I think the deal is the film in question is yet to be fully digested by the public and is basically an unknown quantity. I’m not sure that championing unknown directors with no experience making films with scripts that sit in the realm of art house is something that will happen all that often in the future. I applaud them for being able to navigate their way around the proven criteria, (why there isn’t more of it is beyond me) its a pity that if the film bombs, nobody else will be able to navigate the same proven criteria obstacles in the future, in fact they will probably use Sleeping Beauty as ammunition to enhance the obstacles embedded in the selection process, which is absurd because a crap film like A Heartbeat Away meets the proven criteria and look what that delivered..cynical crap
@ Kate O’Sullivan: I think those two Producers will be ducking for cover, Sleeping Beauty is a massive yawn..and I’m a fan of arthouse cinema. Different is one thing, boring is another.
I have a real problem with calling a movie boring or bad. Such things are highly subjective, one man’s bore is another man’s compelling drama. As makers of films, the point is that a film must be completed, it must achieve its running time and get distribution and ultimately, it must make money, show business is a business first and an art form second. Some films which have reputations as utter rubbish still managed to tick all of those boxes. You’ll find Plan 9 from Outer Space and Glitter are available on DVD and while people might think they’re works of incompetence, they probably paid to see the film on DVD before arriving at that conclusion.
By way of a comparison, I once wrote a film and told the director, “it needs to be 80 minutes long or I can’t sell it”. The director cut lots of stuff he thought was boring expositional dialog. And he handed in a finished product that was 31 minutes long. Not one solitary cent of the production budget came back from that film, because a 31 minute film is not a feature film. And yet, it was quite good, in my opinion. Sadly, good doesn’t make money. Feature length and distribution makes money.
I agree with you both, Doug & Frank, particularly what you say Doug in that its going to be used for or against similar projects in the future. At least it was (somewhat) critically acclaimed at Cannes, it’s a start in that it’s not a total disaster (for future parties!). At the end of the day, its producers got up a hell of a budget I would want them in my camp! Anyone that can get that team (first time feature producer, first time writer, first time director) over a $6mil budget …
Emile Sherman and Troy Lum are the cleverest of men that will (continue) to do Australia proud in these next few years.
As far as I can see Emile Sherman and Troy Lum are the only people with their fingers on the pulse.
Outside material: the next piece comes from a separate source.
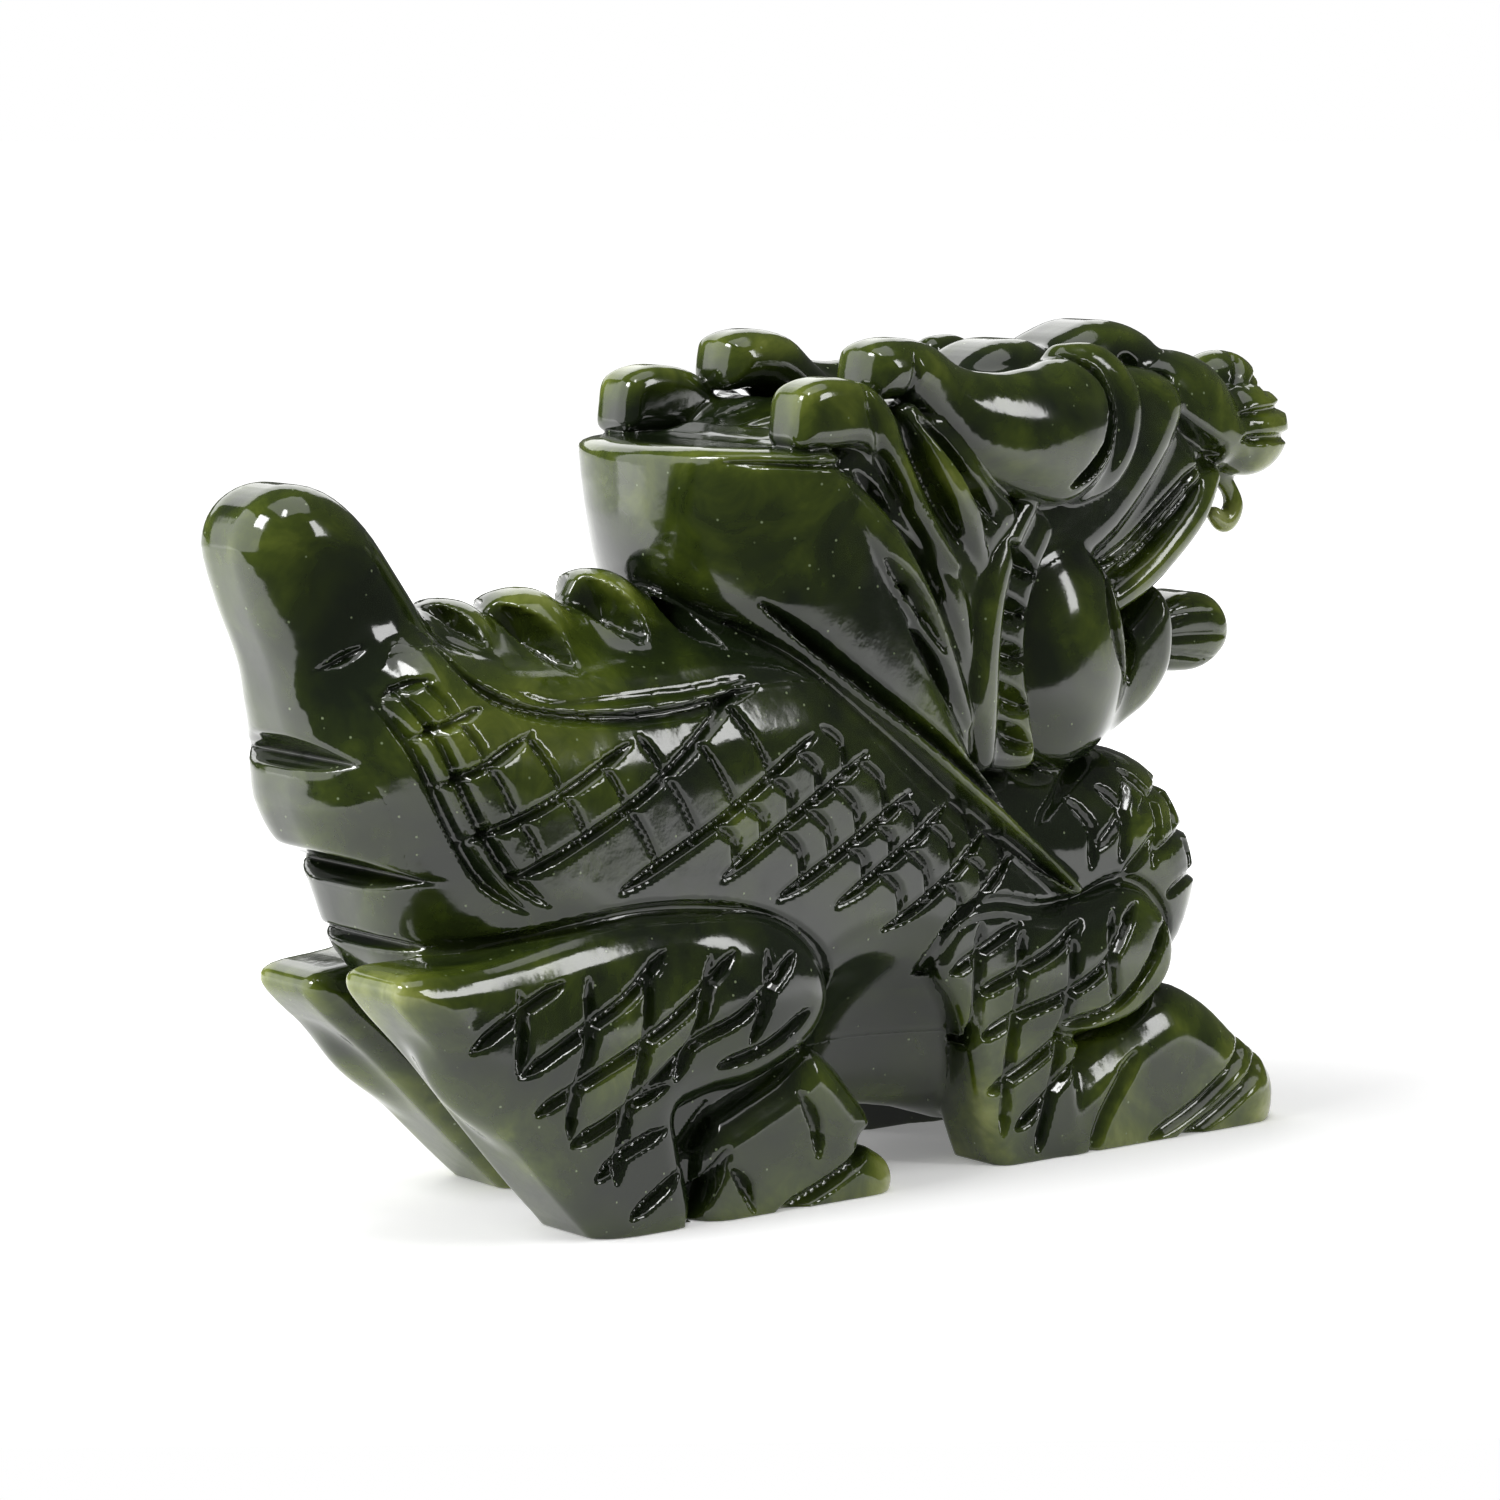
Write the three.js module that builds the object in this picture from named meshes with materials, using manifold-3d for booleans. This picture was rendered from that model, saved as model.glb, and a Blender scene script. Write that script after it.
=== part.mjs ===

I was very impressed with Troy Lum on the Metro Screen panel a while back, he said it straight “there just isn’t that many good scripts floating around, people have one idea, why not twenty” and that’s exactly it..the problem there is we expect writers to live off nothing and write in lonely poverty drenched rooms and produce something like The Animal Kingdom or The Kings Speech. Well it doesn’t work like that, quality writing takes enormous concentration and determination, and writers need to pay the rent as well. The current funding system we have constructed basically see’s this wall of proven criteria rewarding a certain clique..if you aren’t in the clique forget it. I read a script the other day by a young writer who shows some real promise, this script might not be the script that breaks him in, but its a hell of a lot better than most of the tosh I see getting funded..what’s his pathway forward? Zero.. [comment edited]. If he is lucky enough he might meet one of the “Power 50” maybe, probably won’t happen. [comment edited] I mean well done on the team behind Sleeping Beauty, but from what I can gather this will be a once in a lifetime opportunity, the reviews have been predominately negative, but what do you expect from a culture that is obsessed with telling itself its in a boom..who is actually benefiting from this boom, except people with shares in mining or people who work in the industry? Boom my arse.. we are raping the land for resources and don’t see any worth in exporting ideas..unless those ideas are in the human form of people leaving the country because this place is an idea and innovation dead end ( look at the Kings Speech, could have been Australian..$400 million shipped overseas), [comment edited] We can be an ideas culture that exports high quality ideas and entertainment.. we don’t value this approach, we’d rather import it and saturate our society with imported crap..what have we got is inept leadership all around us.
It won’t be until we really understand the true devastation of what successive crap leadership is doing to this culture will we want radical change..by then our best and brightest will have shipped off..we’ve always been stupid like that.
Some awesome people listed here and some great achievements for the industry.
I know some of these businesses and I can say that a lot of these people are where they are today because of fantastic people that support them too. (And I know they’d say the same). It’s great to celebrate some achievements throughout the industry like this.